Il résulte des constatations cantonales précitées, lesquelles ne sont au demeurant pas contestées, que l’assurée est certes domiciliée en Valais mais qu’au moment où la caisse de chômage a rendu sa décision sur opposition le 4 novembre 2024, l’assurée séjournait pendant la semaine dans le canton de Fribourg et faisait contrôler son chômage à l’ORP de Morat. Conformément à l’art. 119 al. 1 let. a OACI, c’est donc le tribunal cantonal des assurances du canton de Fribourg qui est compétent ratione loci pour statuer sur le recours de l’assurée contre la décision sur opposition litigieuse de la caisse de chômage.

Consid. 2.4
Vu ce qui précède, la décision de non-entrée en matière du Tribunal cantonal fribourgeois doit être annulée et l’affaire renvoyée à ce tribunal pour qu’il statue sur le fond du recours de première instance.

Consid. 3
L’assurée, qui a été contrainte de recourir à la fois contre la décision du 19 décembre 2024 et celle du 25 février 2025 pour sauvegarder ses droits, obtient gain de cause et ne peut donc pas se voir imputer des frais judiciaires. Il en va de même de l’intimée, qui a renoncé à se déterminer sur le recours et ne voit pas sa décision du 4 novembre 2024 annulée ou réformée. Conformément à l’art. 66 al. 4 LTF, des frais judiciaires ne peuvent pas non plus être mis à la charge du Tribunal cantonal fribourgeois, et encore moins à la charge du Tribunal cantonal du Valais. Par conséquent, on renoncera à percevoir des frais judiciaires.
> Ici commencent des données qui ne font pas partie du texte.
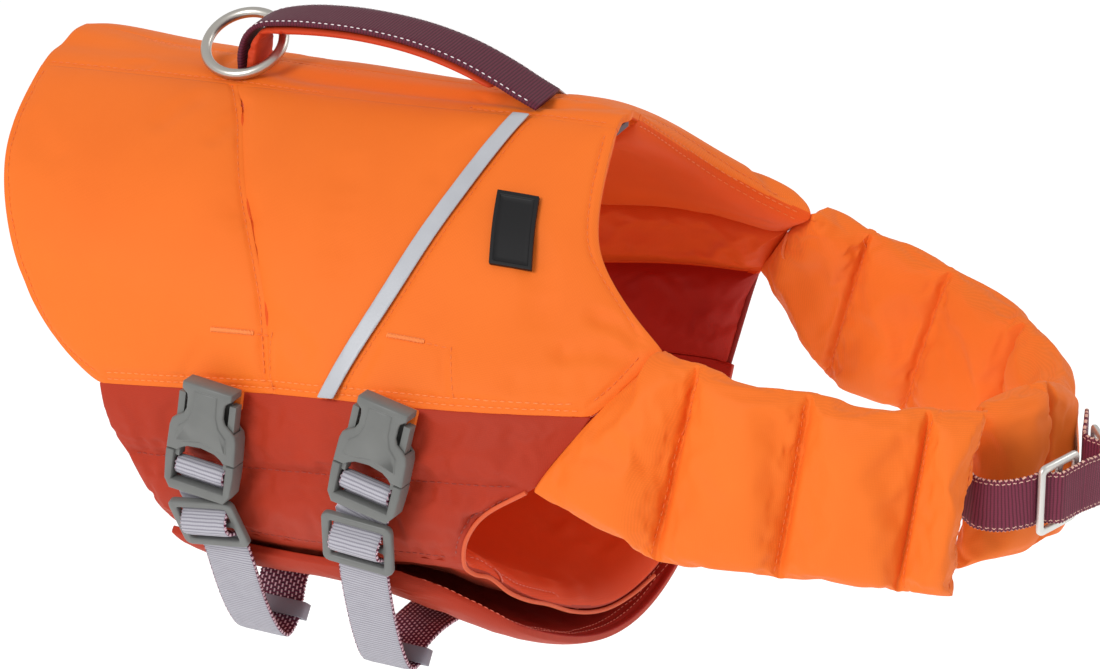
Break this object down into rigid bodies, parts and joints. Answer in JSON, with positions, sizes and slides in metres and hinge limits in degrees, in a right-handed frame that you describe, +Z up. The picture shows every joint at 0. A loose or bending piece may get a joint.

L’assurée a droit à des dépens à la charge de l’État de Fribourg (art. 68 al. 4 en lien avec l’art. 66 al. 3 LTF; cf. arrêt 8C_750/2018 du 6 mai 2019 consid. 6, non publié in: ATF 145 V 247; 9C_18/2017 consid. 6, non publié in: ATF 143 V 363 et les arrêts cités).

 

Le TF admet le recours de l’assurée.